• **Directions**:
Locate and copy each line in the data that contains the word "joints".

[Source data]
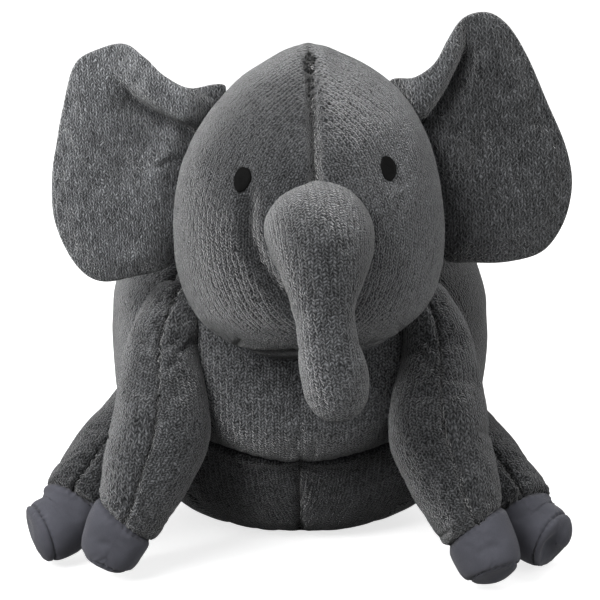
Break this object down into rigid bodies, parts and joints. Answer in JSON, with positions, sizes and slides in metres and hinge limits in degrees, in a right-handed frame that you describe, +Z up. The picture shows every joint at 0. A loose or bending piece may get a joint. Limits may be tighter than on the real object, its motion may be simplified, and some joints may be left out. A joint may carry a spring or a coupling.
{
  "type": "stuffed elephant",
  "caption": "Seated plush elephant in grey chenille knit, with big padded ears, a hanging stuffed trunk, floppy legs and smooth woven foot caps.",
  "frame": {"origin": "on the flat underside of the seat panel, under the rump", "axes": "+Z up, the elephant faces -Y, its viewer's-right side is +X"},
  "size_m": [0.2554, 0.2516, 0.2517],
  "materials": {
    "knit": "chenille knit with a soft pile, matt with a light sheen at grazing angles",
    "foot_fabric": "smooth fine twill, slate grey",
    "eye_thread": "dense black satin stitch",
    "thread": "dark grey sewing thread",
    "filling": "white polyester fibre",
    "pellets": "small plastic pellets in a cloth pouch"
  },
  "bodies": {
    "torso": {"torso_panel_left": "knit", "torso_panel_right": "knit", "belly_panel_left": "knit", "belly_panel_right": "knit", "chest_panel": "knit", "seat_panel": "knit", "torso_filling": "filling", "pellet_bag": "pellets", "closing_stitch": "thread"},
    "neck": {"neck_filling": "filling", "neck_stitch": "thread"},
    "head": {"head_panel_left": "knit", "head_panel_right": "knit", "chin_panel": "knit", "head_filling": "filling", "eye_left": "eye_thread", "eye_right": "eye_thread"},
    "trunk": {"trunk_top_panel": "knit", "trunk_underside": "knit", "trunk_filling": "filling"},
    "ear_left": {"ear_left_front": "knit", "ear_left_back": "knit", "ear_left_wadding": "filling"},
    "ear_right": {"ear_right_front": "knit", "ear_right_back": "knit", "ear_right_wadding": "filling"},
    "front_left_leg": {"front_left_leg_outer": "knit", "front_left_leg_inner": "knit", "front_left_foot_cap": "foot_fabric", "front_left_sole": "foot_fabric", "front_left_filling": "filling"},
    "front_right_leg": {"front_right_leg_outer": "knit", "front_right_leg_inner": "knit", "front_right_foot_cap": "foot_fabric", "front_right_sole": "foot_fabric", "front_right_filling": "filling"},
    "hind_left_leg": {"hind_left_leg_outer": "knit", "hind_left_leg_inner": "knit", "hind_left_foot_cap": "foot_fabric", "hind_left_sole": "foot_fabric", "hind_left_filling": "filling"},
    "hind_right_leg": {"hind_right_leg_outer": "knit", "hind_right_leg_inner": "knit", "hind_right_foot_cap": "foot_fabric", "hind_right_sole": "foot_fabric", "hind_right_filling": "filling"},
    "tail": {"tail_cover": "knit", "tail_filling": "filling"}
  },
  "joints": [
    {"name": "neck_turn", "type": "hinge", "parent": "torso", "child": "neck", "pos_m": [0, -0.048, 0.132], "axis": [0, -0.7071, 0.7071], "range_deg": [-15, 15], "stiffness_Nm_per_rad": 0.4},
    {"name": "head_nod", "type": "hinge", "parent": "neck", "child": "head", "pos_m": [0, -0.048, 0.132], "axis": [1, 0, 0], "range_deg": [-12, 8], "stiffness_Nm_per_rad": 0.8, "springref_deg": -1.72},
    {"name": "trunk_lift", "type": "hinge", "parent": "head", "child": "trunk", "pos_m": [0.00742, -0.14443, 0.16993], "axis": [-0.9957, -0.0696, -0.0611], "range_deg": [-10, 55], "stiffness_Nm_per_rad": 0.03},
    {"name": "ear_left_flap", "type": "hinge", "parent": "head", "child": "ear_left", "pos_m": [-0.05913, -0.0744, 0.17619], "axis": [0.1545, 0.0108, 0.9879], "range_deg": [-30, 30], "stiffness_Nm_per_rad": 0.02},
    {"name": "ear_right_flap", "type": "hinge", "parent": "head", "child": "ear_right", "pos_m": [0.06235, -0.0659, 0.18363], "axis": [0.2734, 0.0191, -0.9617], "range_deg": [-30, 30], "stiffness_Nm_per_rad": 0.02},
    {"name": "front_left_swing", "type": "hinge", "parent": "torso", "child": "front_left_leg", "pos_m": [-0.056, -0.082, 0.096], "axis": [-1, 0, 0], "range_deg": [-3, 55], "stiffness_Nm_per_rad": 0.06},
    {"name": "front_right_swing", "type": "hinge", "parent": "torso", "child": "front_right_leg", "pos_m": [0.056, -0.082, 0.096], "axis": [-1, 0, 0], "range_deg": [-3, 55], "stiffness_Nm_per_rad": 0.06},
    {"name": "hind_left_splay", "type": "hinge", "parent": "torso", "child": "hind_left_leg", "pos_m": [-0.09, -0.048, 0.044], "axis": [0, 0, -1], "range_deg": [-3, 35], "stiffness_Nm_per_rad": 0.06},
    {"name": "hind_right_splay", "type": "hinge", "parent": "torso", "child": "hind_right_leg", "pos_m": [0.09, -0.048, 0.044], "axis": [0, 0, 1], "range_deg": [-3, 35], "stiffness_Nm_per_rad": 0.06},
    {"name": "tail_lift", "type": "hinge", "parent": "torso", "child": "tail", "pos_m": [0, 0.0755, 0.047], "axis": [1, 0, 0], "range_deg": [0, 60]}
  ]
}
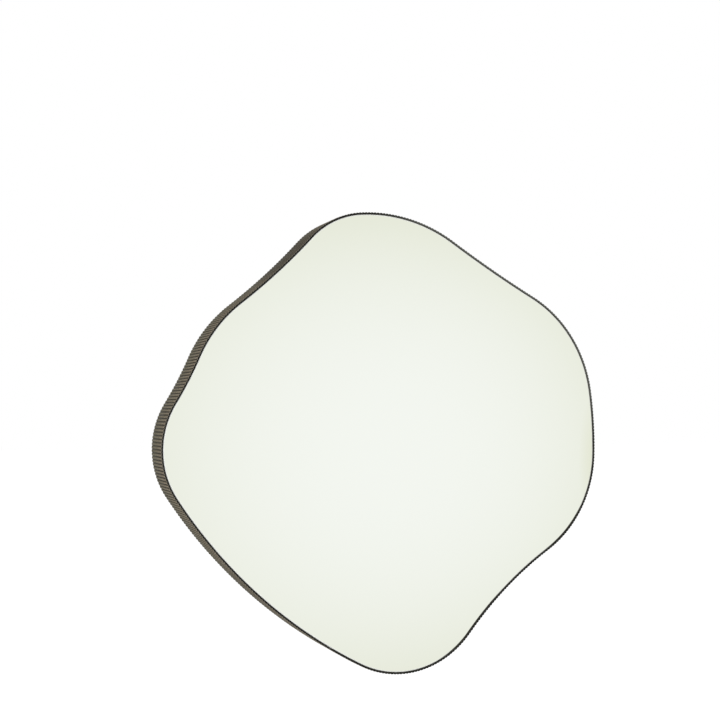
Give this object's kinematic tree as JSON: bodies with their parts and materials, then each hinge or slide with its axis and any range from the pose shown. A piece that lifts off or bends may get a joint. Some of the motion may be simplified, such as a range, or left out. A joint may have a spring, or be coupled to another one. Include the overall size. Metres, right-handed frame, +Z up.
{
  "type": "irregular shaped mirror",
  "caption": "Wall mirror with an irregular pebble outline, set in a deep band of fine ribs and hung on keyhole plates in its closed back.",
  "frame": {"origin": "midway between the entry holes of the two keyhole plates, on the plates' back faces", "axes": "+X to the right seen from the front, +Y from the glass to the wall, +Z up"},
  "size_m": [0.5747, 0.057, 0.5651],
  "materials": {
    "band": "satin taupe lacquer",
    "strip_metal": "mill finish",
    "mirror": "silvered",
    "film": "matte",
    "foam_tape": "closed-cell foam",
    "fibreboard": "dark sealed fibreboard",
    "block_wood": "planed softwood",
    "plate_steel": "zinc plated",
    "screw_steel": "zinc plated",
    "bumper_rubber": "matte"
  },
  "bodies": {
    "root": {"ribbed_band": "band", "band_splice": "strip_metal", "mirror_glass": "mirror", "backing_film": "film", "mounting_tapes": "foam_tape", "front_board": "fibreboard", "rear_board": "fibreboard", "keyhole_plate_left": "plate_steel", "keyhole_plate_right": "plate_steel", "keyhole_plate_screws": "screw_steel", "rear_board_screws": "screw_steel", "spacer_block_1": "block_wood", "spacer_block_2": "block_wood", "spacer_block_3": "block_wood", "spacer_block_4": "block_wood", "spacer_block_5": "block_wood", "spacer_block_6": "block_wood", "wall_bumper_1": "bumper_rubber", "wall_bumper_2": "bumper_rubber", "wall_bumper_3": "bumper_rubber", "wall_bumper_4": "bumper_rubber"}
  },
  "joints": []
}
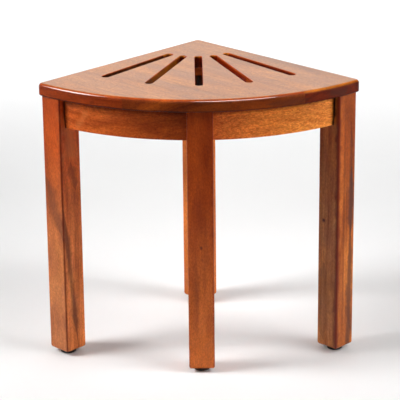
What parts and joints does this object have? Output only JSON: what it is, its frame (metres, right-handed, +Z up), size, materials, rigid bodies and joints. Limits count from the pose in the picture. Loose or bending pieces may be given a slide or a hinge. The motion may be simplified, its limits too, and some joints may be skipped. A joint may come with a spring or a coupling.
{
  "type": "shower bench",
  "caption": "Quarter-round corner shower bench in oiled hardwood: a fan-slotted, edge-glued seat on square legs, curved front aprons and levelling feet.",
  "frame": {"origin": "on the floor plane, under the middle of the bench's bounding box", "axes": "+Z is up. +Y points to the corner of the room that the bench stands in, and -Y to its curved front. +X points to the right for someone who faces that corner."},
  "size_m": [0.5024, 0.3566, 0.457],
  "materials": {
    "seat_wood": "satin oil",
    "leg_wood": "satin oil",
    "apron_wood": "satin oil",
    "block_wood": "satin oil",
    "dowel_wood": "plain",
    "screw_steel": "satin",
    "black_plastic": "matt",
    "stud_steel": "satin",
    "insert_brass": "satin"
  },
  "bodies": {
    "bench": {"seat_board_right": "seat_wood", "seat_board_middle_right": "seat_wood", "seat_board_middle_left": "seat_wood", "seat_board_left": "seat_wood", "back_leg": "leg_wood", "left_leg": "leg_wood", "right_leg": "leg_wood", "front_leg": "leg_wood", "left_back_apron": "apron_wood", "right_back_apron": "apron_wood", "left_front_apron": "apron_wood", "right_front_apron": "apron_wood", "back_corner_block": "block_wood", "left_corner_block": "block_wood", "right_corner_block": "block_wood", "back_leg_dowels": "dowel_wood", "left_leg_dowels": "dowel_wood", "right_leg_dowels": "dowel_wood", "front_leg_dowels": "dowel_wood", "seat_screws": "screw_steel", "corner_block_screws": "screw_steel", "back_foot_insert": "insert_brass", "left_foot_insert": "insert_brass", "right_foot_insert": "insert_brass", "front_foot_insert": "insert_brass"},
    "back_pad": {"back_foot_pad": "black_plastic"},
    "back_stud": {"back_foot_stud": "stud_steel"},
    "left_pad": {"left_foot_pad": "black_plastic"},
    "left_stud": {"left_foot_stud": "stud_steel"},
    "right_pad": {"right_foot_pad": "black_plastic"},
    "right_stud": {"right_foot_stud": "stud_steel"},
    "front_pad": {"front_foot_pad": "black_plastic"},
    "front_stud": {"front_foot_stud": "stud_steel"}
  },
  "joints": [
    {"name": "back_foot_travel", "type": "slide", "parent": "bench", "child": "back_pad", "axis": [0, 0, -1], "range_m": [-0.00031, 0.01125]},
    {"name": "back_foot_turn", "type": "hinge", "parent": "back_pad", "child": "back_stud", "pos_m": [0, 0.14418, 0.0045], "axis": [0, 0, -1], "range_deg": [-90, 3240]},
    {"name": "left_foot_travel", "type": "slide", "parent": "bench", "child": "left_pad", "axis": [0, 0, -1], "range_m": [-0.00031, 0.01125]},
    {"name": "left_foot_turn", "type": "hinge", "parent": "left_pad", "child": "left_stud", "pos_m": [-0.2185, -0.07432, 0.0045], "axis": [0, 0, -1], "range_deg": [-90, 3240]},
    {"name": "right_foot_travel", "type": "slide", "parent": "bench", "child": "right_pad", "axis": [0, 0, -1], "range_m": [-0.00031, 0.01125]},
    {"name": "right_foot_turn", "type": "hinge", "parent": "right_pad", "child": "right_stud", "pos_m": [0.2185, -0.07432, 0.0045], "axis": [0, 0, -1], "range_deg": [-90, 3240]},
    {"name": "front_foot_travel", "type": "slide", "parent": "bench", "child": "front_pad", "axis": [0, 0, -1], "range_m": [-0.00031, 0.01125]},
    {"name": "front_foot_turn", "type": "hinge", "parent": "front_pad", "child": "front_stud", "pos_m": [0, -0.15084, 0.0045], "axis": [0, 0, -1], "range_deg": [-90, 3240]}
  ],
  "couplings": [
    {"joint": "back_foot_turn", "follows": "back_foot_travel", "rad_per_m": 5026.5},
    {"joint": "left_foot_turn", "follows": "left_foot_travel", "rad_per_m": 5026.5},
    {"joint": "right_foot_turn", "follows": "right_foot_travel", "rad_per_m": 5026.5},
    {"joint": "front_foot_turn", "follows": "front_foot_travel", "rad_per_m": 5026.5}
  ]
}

• **Expected output**:
Break this object down into rigid bodies, parts and joints. Answer in JSON, with positions, sizes and slides in metres and hinge limits in degrees, in a right-handed frame that you describe, +Z up. The picture shows every joint at 0. A loose or bending piece may get a joint. Limits may be tighter than on the real object, its motion may be simplified, and some joints may be left out. A joint may carry a spring or a coupling.
  "joints": [
  "joints": []
What parts and joints does this object have? Output only JSON: what it is, its frame (metres, right-handed, +Z up), size, materials, rigid bodies and joints. Limits count from the pose in the picture. Loose or bending pieces may be given a slide or a hinge. The motion may be simplified, its limits too, and some joints may be skipped. A joint may come with a spring or a coupling.
  "joints": [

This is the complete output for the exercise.